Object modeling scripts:

====

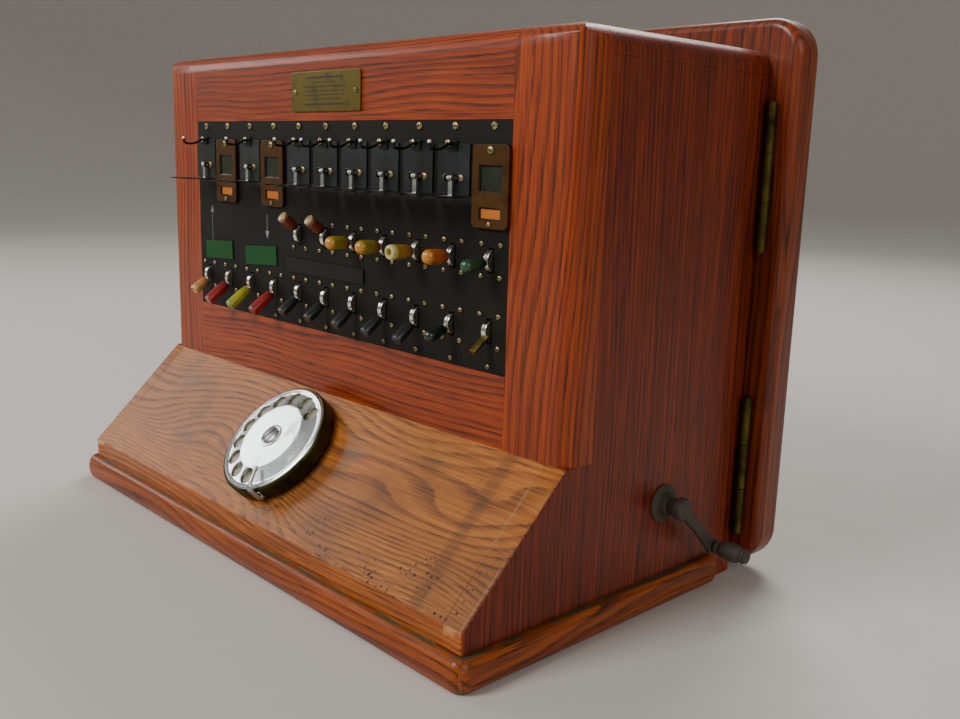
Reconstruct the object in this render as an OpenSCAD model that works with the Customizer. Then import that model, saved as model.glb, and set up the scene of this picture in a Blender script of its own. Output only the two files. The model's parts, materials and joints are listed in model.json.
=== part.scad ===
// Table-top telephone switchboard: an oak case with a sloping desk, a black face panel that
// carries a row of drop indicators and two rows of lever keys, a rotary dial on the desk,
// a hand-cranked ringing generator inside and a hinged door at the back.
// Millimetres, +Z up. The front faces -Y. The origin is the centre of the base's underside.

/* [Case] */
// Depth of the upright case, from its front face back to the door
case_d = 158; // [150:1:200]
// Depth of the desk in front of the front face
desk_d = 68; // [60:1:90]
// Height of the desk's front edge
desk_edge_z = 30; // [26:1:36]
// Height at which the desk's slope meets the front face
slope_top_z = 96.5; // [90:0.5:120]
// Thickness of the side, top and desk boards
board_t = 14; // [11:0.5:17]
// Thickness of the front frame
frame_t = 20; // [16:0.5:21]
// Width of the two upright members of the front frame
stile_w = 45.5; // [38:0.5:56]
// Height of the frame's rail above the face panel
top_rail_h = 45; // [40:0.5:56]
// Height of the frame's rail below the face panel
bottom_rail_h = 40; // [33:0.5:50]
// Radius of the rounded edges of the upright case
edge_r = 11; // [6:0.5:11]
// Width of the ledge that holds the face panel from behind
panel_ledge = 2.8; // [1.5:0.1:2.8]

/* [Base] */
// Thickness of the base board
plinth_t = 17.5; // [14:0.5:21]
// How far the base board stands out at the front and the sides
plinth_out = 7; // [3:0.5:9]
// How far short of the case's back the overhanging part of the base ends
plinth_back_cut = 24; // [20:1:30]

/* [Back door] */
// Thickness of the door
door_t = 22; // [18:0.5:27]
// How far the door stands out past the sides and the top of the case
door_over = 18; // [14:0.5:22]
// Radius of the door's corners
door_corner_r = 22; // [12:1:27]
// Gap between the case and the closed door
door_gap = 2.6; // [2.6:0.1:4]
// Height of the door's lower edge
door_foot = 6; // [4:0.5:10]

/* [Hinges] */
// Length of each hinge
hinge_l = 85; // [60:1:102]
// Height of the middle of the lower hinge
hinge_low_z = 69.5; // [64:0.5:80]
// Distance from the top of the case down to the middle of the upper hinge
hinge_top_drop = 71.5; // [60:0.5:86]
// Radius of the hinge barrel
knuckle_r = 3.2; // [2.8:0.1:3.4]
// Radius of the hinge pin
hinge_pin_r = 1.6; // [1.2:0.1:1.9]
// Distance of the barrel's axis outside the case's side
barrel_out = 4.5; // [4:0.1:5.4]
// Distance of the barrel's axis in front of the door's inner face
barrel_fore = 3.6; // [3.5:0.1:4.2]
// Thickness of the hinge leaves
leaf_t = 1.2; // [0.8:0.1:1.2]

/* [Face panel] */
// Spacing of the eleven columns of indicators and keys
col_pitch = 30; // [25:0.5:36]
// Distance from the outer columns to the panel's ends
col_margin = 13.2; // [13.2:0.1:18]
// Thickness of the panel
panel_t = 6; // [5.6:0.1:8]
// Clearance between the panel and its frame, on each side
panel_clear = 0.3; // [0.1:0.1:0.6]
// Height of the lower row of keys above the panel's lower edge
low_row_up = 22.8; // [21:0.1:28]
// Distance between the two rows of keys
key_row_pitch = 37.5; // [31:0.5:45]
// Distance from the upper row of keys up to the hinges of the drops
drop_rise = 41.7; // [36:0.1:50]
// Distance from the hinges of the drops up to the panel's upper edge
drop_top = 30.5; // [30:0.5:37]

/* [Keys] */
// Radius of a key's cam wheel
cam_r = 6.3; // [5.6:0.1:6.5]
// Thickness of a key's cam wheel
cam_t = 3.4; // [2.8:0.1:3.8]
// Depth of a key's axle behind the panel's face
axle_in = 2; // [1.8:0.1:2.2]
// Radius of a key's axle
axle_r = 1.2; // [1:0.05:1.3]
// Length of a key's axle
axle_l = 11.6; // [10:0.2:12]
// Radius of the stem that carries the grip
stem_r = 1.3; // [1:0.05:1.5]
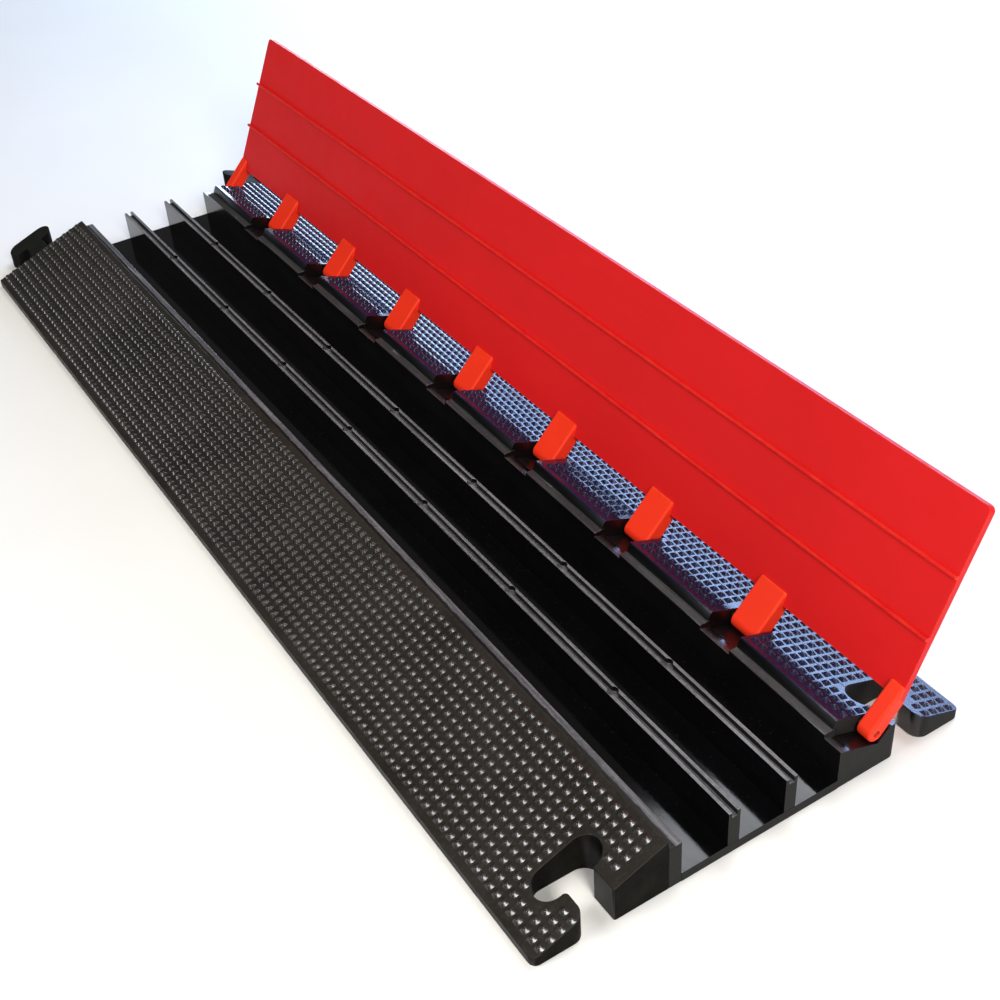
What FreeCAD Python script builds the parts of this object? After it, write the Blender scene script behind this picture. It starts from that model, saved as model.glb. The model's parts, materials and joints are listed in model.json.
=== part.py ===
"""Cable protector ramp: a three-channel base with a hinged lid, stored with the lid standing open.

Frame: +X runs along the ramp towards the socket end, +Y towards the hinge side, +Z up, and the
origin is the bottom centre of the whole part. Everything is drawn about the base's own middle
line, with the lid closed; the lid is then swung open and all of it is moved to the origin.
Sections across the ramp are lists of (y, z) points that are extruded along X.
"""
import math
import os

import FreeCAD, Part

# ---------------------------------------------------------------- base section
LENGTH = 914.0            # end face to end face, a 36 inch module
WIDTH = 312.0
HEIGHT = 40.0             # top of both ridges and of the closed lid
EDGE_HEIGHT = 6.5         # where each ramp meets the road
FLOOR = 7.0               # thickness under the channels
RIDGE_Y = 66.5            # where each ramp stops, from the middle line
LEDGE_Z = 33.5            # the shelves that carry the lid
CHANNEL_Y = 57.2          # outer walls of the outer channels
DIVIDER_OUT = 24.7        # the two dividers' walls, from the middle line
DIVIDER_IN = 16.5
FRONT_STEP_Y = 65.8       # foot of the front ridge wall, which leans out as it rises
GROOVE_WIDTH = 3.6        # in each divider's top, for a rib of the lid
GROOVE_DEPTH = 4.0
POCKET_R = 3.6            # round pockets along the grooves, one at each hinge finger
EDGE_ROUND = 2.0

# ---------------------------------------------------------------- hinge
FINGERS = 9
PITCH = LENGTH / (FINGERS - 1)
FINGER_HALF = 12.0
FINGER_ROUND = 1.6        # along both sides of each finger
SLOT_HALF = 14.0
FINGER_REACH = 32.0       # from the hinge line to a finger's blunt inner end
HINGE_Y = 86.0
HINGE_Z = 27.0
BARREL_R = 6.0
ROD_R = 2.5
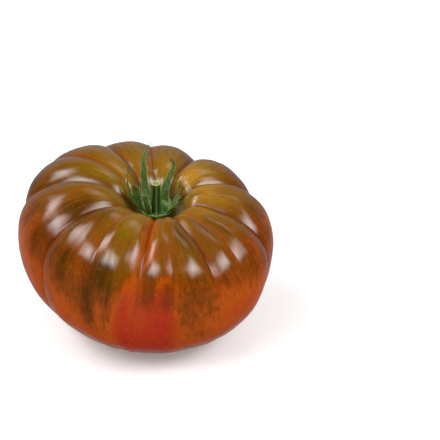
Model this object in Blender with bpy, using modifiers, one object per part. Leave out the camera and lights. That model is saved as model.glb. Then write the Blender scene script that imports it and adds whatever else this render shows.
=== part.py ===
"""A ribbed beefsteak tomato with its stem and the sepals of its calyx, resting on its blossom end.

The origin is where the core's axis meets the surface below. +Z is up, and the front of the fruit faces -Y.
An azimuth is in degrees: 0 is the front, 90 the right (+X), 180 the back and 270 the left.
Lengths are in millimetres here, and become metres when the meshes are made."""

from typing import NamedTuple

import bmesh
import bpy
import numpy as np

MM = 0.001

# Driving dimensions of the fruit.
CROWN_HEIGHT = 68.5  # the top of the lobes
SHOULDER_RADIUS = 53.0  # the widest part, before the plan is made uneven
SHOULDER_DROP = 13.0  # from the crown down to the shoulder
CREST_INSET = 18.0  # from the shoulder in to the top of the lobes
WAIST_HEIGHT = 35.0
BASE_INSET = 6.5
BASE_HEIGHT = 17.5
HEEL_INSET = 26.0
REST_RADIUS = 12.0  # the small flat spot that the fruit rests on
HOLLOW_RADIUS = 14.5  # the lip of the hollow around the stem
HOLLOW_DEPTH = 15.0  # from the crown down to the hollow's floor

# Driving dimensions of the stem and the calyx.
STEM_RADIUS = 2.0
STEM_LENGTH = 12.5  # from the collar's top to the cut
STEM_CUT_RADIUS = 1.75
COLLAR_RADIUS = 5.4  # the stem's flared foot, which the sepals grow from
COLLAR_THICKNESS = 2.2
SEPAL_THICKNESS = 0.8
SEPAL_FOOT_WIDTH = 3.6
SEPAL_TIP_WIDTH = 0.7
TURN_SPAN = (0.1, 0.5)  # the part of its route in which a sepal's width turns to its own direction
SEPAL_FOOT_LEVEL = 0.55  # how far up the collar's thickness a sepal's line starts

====

Aim of the task
Isolate the lines that hold the word "FreeCAD" and copy all of them.

Written response
What FreeCAD Python script builds the parts of this object? After it, write the Blender scene script behind this picture. It starts from that model, saved as model.glb. The model's parts, materials and joints are listed in model.json.
import FreeCAD, Part